Don't know if anyone has mentioned this one, but it's quite possibly the worst drink I've had. It's a soda sold exclusively in Scotland and replaces Pepsi and Coke as the most popular soft drink in that country (in fact, Scotland is the only country in which the most popular drink is not a Coke product). It's called Irn-Bru, and it's, how to put mildly, the most saccharine, cloying, questionable-tasting concoction I've ever had. I'm assuming it's an acquired taste, considering it's so popular with the Scots.


----------



## Fwuffers (Jun 29, 2008)

o ide have to say worst drink i ever had was the un holy combinaition of raw eggs  green apple soda purple monster and pickle juice .... i lost a bet but i puked on my friend so its all good XD now let me say this purple monster taste like cheap whine  and i just cant stand the sower sweetness of the green apple soda  so this drink is  realy got no up side X-x


----------



## Wait Wait (Jun 29, 2008)

Dragoneer said:


> Here's a random, albeit inspired poll:
> *What's the worst beverage or softdrink you've ever tried?*
> 
> Right now, I'm voting Jolly Rancher Blue Raspberry as the single WORST drink I've ever had. In fact, I think it may be one of the worst sodas I've ever had the chance to try (next to the cotton candy-like Pepsi Blue). And trust me, I've tried just about them all.
> ...



pepsi blue was fucking awesome, take that back 

but yeah anyway, it was this strange diet and calorie free orange/pineapple thing drink.  it was _terrible_


----------



## OnyxVulpine (Jun 29, 2008)

InvaderPichu said:


> Beer.



Hehe.


----------



## Thorne (Jun 29, 2008)

Apple sourz. >.<


----------



## Mayfurr (Jun 29, 2008)

Miller Light. Tried it in a Business-class lounge in LAX in 1997, and am STILL waiting for the taste to arrive.

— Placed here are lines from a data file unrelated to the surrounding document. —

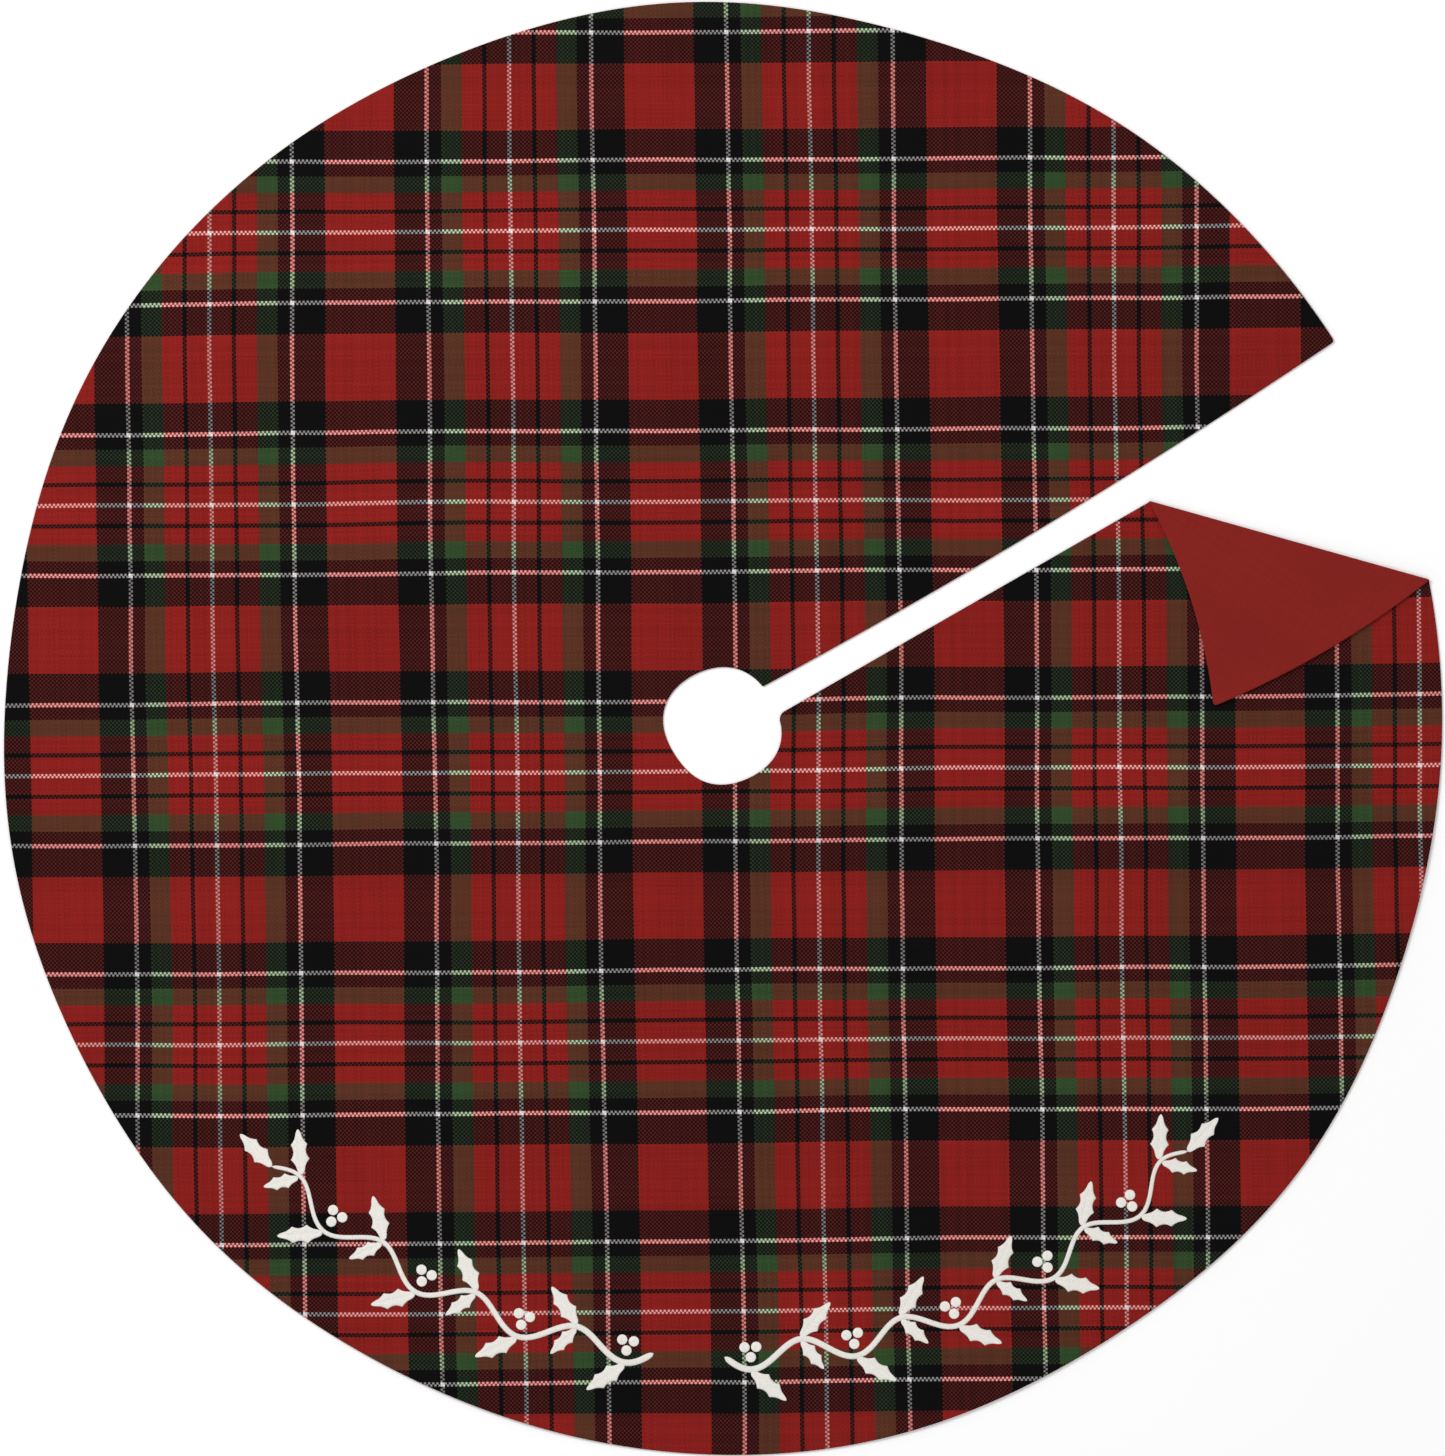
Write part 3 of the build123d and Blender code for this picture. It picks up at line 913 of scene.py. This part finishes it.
# --- What each piece stands for, and what it moves with -----------------------------------------
for node, piece in threads.items():
    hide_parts(node)
    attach(piece, "corner" if node.startswith("corner") else "skirt")
for (side, kind), piece in stitched.items():
    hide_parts(f"garland_{side}_{kind}")
    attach(piece, "skirt")
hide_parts("care_label")
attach(label, "skirt")
CAD_NODES = {
    ("skirt", "face"): "face_panel",
    ("skirt", "lining"): "lining_panel",
    ("skirt", "interlining"): "interlining",
    ("corner", "face"): "corner_face",
    ("corner", "lining"): "corner_lining",
    ("corner", "interlining"): "corner_interlining",
}
for (part, layer), piece in cloths.items():
    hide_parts(CAD_NODES[part, layer])
    if part == "skirt":
        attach(piece, "skirt")
    else:
        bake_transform(piece)

# --- Floor, light and camera --------------------------------------------------------------------
deselect()
FLOOR_SIZE, FLOOR_GAP = 12, 0.2 * MM
bpy.ops.mesh.primitive_plane_add(size=FLOOR_SIZE, location=(0, 0, -FLOOR_GAP))
floor = bpy.context.object
floor.name = "floor"
backdrop = Recipe("pale_studio_floor")
backdrop.put(backdrop.shader.inputs["Base Color"], (0.96, 0.96, 0.96, 1))
backdrop.shader.inputs["Roughness"].default_value = 0.9
backdrop.shader.inputs["Specular IOR Level"].default_value = 0.1
floor.data.materials.append(backdrop.material)


def soft_light(name, right, up, height, size, power):
    """A large lamp that looks at the skirt's middle, placed to the right and up in the view from above."""
    lamp = bpy.data.lights.new(name, "AREA")
    lamp.shape, lamp.size, lamp.energy = "DISK", size, power
    holder = bpy.data.objects.new(name, lamp)
    holder.location = (*(right * RIGHT + up * UP), height)
    holder.rotation_euler = (-holder.location).to_track_quat("-Z", "Y").to_euler()
    bpy.context.scene.collection.objects.link(holder)


soft_light("large_softbox", -1.6, 1.5, 2.6, 1.6, 62)
soft_light("fill_light", 1.4, -1.8, 2.8, 2.5, 18)
world = bpy.data.worlds.new("studio")
bpy.context.scene.world = world
world.use_nodes = True
world.node_tree.nodes["Background"].inputs[0].default_value = (1, 1, 1, 1)
world.node_tree.nodes["Background"].inputs[1].default_value = 0.62
bpy.context.scene.view_settings.view_transform = "Standard"

VIEW_HEIGHT, CAMERA_HEIGHT = 1.2268, 3
camera = bpy.data.cameras.new("overhead_camera")
camera.type = "ORTHO"
camera.ortho_scale = VIEW_HEIGHT
camera_holder = bpy.data.objects.new("overhead_camera", camera)
camera_holder.location = (0, 0, CAMERA_HEIGHT)
camera_holder.rotation_euler = (0, 0, -TURN)
bpy.context.scene.collection.objects.link(camera_holder)
bpy.context.scene.camera = camera_holder
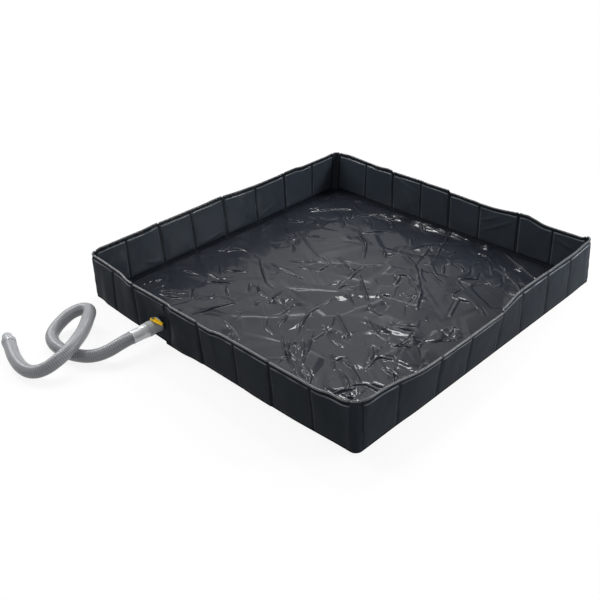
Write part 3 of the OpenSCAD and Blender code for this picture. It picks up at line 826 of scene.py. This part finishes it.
def makeGusset(corner, wall, high):
    # half of a corner, from the wall's end to the middle of the corner, as one doubled skin and its bead.
    # Its depth passes by a smooth step from the skin's to its own; the bead is open where the halves meet.
    way = 1 if high else -1
    u = way * np.linspace(tray["wallEnd"] - gusset["lap"], cornerMiddle, 14)
    zz, uu = np.meshgrid(heightStations(gusset["foot"]), u, indexing="ij")
    pucker = gusset["pucker"] * smoothNoise(zz, uu * 0, 0.02, 70 + len(corner)) * softStep(zz / 0.03)
    outer = skinDepth(wall, np.full_like(uu, way * tray["wallEnd"]), zz, 0, True)[0]
    share = softStep((np.abs(uu) - tray["wallEnd"]) / (cornerMiddle - tray["wallEnd"]))
    hem = easeOut((tray["insertTop"] + gusset["hem"] - zz) / gusset["shoulder"])
    swollen = (gusset["full"][corner] - gusset["weld"]) * hem * softStep(zz / gusset["rise"])
    outer = outer * (1 - share) + share * (gusset["weld"] + swollen)
    front = ringPoint(wall, uu, outer + pucker, zz)
    back = ringPoint(wall, uu, gusset["inside"] + pucker, zz)
    cloth = closedShell(front, back, flip=not high)
    run = np.linspace(tray["wallEnd"] + bead["gap"], cornerMiddle, 10) * way
    radius = np.full(10, bead["radius"])
    radius[0] *= 0.05  # closed at the wall's end
    tube, quads = closedTube(ringPoint(wall, run, 0.0, bead["height"]), radius, bead["around"])
    points, faces = joinGrids([cloth, (tube, quads if high else quads[:, ::-1])])
    piece = newPiece(corner + wall.capitalize() + "Gusset", points, faces, outerPvc, "base")
    piece.data.materials.append(beadPvc)
    onBead = np.arange(len(faces)) >= len(cloth[1])
    piece.data.polygons.foreach_set("material_index", onBead.astype(np.int32))
    return piece


for wall, spec in walls.items():
    for corner, high in zip(spec["corners"], (False, True)):
        piece = makeGusset(corner, wall, high)
        x = 0.6 if "Right" in corner else -0.6
        y = 0.6 if "back" in corner else -0.6
        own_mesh(piece)
        node = corner.replace("Left", "_left").replace("Right", "_right") + "_gusset"
        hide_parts(node)
print("corners made")

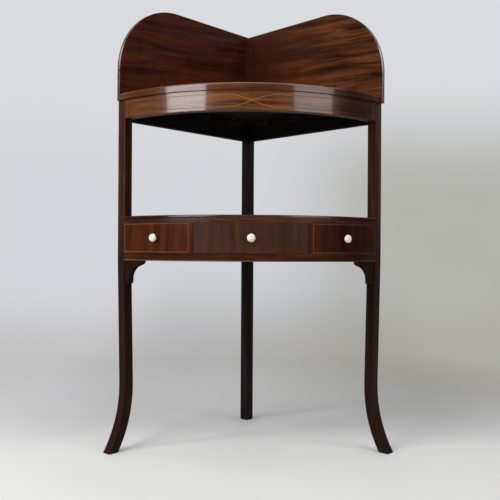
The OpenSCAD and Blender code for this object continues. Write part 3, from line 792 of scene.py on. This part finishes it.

Yank beer. Weasel-piss. 'Nuff said.


----------



## Lonely (Jun 29, 2008)

Pepsi Blue was pretty nasty, I'd rank Bud Lite with that.

The worst though was one I had at Disney Epcot.  They had Coke products from around the world, and this one from South Africa was just horrid.  It was like soda water and evil.  Blegh


----------



## silver_foxfang (Feb 1, 2009)

a&w cream soda the shits heavy it makes my want to cut out my stomach and stomp on it and the taste barf


----------



## Tycho (Feb 1, 2009)

silver_foxfang said:


> a&w cream soda the shits heavy it makes my want to cut out my stomach and stomp on it and the taste barf



Quit necroing, you asshat.


----------



## AlexInsane (Feb 1, 2009)

OH SHIT I POSTED IN A NECRO'D THREAD FFFFFFF


----------



## Internet Police Chief (Feb 1, 2009)

NERCOOOOOOOO

On-topic: Beer


----------



## bozzles (Feb 1, 2009)

Coca Cola's "Beverly."

Stuff is bleeeecchhhhhhhhhhh.


----------